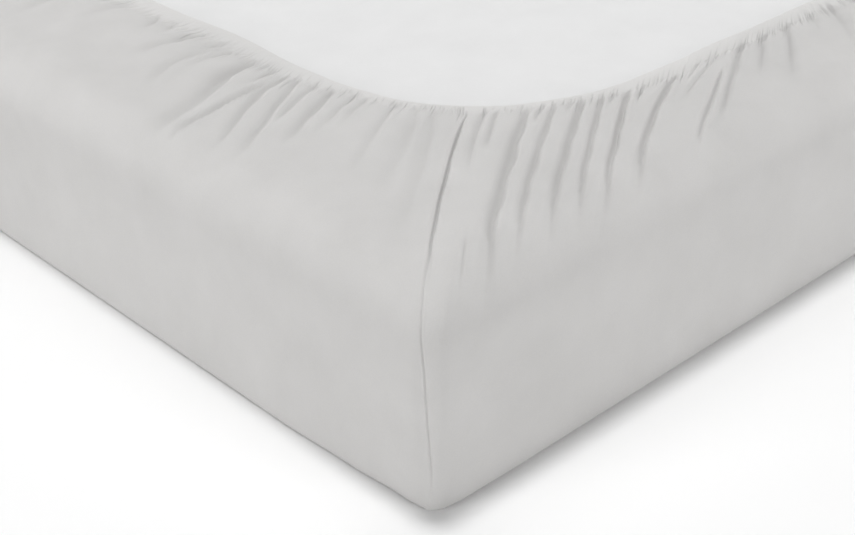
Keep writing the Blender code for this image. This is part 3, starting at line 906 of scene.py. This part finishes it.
def gathers_group():
    """The finest gathers that the elastic makes: ridges across the hem, on the
    casing and a little way below it, with short creases between them, which
    also carry painted shade. Also where the casing is, whose lighter colour
    is doubled cloth and painted light."""
    group, start, end = new_group(
        "fine gathers",
        [("Place", "NodeSocketVector", None), ("Spacing", "NodeSocketFloat", GATHER_SPACING)],
        ["Height", "Crease", "Casing And Light"])
    calc = partial(math_node, group)
    split = group.nodes.new("ShaderNodeSeparateXYZ")
    group.links.new(start.outputs["Place"], split.inputs[0])
    along = calc("DIVIDE", split.outputs["X"], start.outputs["Spacing"])
    down = split.outputs["Y"]
    past = calc("SUBTRACT", down, CASING_CLOTH)

    ridges = flat_noise(group, 1.5, along, calc("MULTIPLY", down, RIDGE_CHANGES))
    ridges = calc("MULTIPLY", calc("SUBTRACT", ridges, 0.5), RIDGE_HEIGHT)
    reach = flat_noise(group, 1.0, calc("MULTIPLY", along, REACH_PITCH))
    reach = calc("MULTIPLY_ADD", reach, *RIDGE_REACH)
    fade = calc("SUBTRACT", 1.0, calc("DIVIDE", past, reach), clamp=True)
    begin = calc("MULTIPLY_ADD", past, *RIDGE_BEGINS, clamp=True)
    begin = calc("MAXIMUM", begin, RIDGE_LEAST)
    height = calc("MULTIPLY", calc("MULTIPLY", ridges, fade), begin)

    # Short creases from the stitch line out, each narrower towards its end.
    crease = flat_noise(group, 0.5, calc("MULTIPLY", along, CREASE_PITCH),
                        calc("MULTIPLY", down, CREASE_CHANGES))
    crease = calc("MULTIPLY_ADD", crease, *CREASE_CUT)
    gone = calc("MULTIPLY_ADD", reach, *CREASE_REACH)
    gone = calc("MAXIMUM", calc("DIVIDE", past, gone), 0.0)
    crease = calc("SUBTRACT", crease, calc("MULTIPLY", gone, CREASE_NARROWS), clamp=True)
    begin = calc("MULTIPLY_ADD", past, *CREASE_BEGINS, clamp=True)
    crease = calc("MULTIPLY", crease, begin)
    group.links.new(crease, end.inputs["Crease"])
    height = calc("MULTIPLY_ADD", crease, -CREASE_DEPTH, height)
    group.links.new(height, end.inputs["Height"])
    # where the casing's lighter colour goes: doubled cloth, and painted light
    casing = calc("MULTIPLY_ADD", past, *CASING_FADES, clamp=True)
    group.links.new(casing, end.inputs["Casing And Light"])
    return group


# ---------------------------------------- materials
def plain_material(name, **values):
    material = bpy.data.materials.new(name)
    material.use_nodes = True
    shader = material.node_tree.nodes["Principled BSDF"]
    set_inputs(shader, **values)
    return material, material.node_tree, shader


def hem_look(tree, groups, place, colour):
    """Colour of the cloth with its doubled casing, lighter also as painted light,
    and painted shade in its folds and creases, and the normal of its finest
    gathers."""
    gathers = add_group(tree, groups["gathers"], place)
    # the casing's lighter colour: doubled cloth, and painted light on the raised casing
    colour = mix_node(tree, gathers.outputs["Casing And Light"], colour, DOUBLED_CASING_AND_LIGHT)
    fold_shade = tree.nodes.new("ShaderNodeAttribute")
    fold_shade.attribute_name = PAINTED_FOLD_SHADE
    # painted shade: darker colour in folds, the seam's crease, gathers and fine creases
    creased = math_node(tree, "MULTIPLY", gathers.outputs["Crease"], CREASE_SHADE)
    painted_shade = math_node(tree, "MAXIMUM", fold_shade.outputs["Fac"], creased)
    colour = mix_node(tree, painted_shade, colour, (PAINTED_SHADE_TONE, PAINTED_SHADE_TONE, PAINTED_SHADE_TONE), "MULTIPLY")
    ridges = bump_node(tree, gathers.outputs["Height"], 1.0, GATHER_DEPTH)
    return colour, ridges.outputs["Normal"]


def cloth_material(name, tones, knit, groups, sheen, gathered_hem=False):
    """Knitted cloth: stitches and fibres in its bump, and in its colour a soft
    mottle, the fibres and a painted shade between the stitches. On the sheet,
    with its gathered hem, the knit follows the UV map."""
    material, tree, shader = plain_material(name, Roughness=0.9, Specular_IOR_Level=0.2,
                                            Sheen_Weight=sheen, Sheen_Roughness=0.5)
    solid = tree.nodes.new("ShaderNodeTexCoord").outputs["Object"]
    place = solid
    if gathered_hem:
        map_node = tree.nodes.new("ShaderNodeUVMap")
        map_node.uv_map = CLOTH_MAP
        place = map_node.outputs["UV"]
    wale, course = knit
    stitches = add_group(tree, groups["knit"], place, Wale=wale, Course=course)
    mottle = add_group(tree, groups["mottle"], solid, Cloud_Size=0.07, Fibre_Size=0.0014)
    tone = math_node(tree, "MULTIPLY", mottle.outputs["Cloud"], CLOUD_TONE)
    tone = math_node(tree, "MULTIPLY_ADD", mottle.outputs["Fibre"], FIBRE_TONE, tone)
    # painted shade between the stitches
    tone = math_node(tree, "MULTIPLY_ADD", stitches.outputs["Shade"], KNIT_TONE, tone)
    ramp = tree.nodes.new("ShaderNodeMapRange")
    set_inputs(ramp, From_Min=TONE_RANGE[0], From_Max=TONE_RANGE[1])
    tree.links.new(tone, ramp.inputs["Value"])
    colour = mix_node(tree, ramp.outputs["Result"], *tones)
    height = math_node(tree, "MULTIPLY_ADD", mottle.outputs["Fibre"], 0.5,
                       stitches.outputs["Height"])
    bump = bump_node(tree, height, 0.5, KNIT_DEPTH)
    if gathered_hem:
        colour, normal = hem_look(tree, groups, place, colour)
        tree.links.new(normal, bump.inputs["Normal"])
    tree.links.new(colour, shader.inputs["Base Color"])
    tree.links.new(bump.outputs["Normal"], shader.inputs["Normal"])
    return material


def thread_material(groups):
    material, tree, shader = plain_material("sewing thread", Roughness=0.7, Sheen_Weight=0.15)
    solid = tree.nodes.new("ShaderNodeTexCoord").outputs["Object"]
    mottle = add_group(tree, groups["mottle"], solid, Cloud_Size=0.05, Fibre_Size=0.0004)
    colour = mix_node(tree, mottle.outputs["Fibre"], *THREAD_TONES)
    tree.links.new(colour, shader.inputs["Base Color"])
    return material


# ---------------------------------------- stage
def add_light(name, place, target, size, power):
    light = bpy.data.lights.new(name, "AREA")
    light.shape = "SQUARE"
    light.size = size
    light.energy = power
    thing = add_object(name, light)
    thing.location = place
    aim = Vector(target) - Vector(place)
    thing.rotation_euler = aim.to_track_quat("-Z", "Y").to_euler()


def build_stage():
    """A plain pale floor and soft light."""
    floor = bmesh.new()
    bmesh.ops.create_grid(floor, x_segments=2, y_segments=2, size=FLOOR_HALF_SIZE)
    material, _, _ = plain_material("pale floor", Roughness=0.9, Base_Color=FLOOR_COLOUR)
    add_mesh("floor", floor, material)
    world = bpy.data.worlds.new("studio")
    bpy.context.scene.world = world
    world.use_nodes = True
    set_inputs(world.node_tree.nodes["Background"], Color=(1.0, 1.0, 1.0, 1.0),
               Strength=STUDIO_LIGHT)
    for light in LIGHTS:
        add_light(*light)


def build_camera():
    data = bpy.data.cameras.new("camera")
    data.lens = CAMERA_LENS
    data.sensor_width = CAMERA_SENSOR
    camera = add_object("camera", data)
    down, heading = math.radians(CAMERA_DOWN), math.radians(CAMERA_HEADING)
    camera.location = CAMERA_PLACE
    camera.rotation_euler = (math.pi / 2 - down, 0.0, -heading)
    bpy.context.scene.camera = camera


# ---------------------------------------- all of it
def main():
    build_camera()
    build_stage()
    bpy.context.scene.view_settings.view_transform = "Standard"
    groups = {"knit": knit_group(), "mottle": mottle_group(), "gathers": gathers_group()}
    jersey = cloth_material("grey jersey", JERSEY_TONES, JERSEY_KNIT, groups, sheen=0.2,
                            gathered_hem=True)
    ticking = cloth_material("white mattress knit", TICKING_TONES, TICKING_KNIT, groups,
                             sheen=0.1)
    sheet = build_cloth(jersey)
    stitches = build_stitches(thread_material(groups))
    mattress = build_mattress(ticking)
    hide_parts("fitted_sheet")
    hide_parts("mattress")


main()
-- -- --
**WHAT YOU HAVE TO DO:**
Show every line where the string "scene" appears.

**WORKED SOLUTION:**
Keep writing the Blender code for this image. This is part 3, starting at line 906 of scene.py. This part finishes it.
    bpy.context.scene.world = world
    bpy.context.scene.camera = camera
    bpy.context.scene.view_settings.view_transform = "Standard"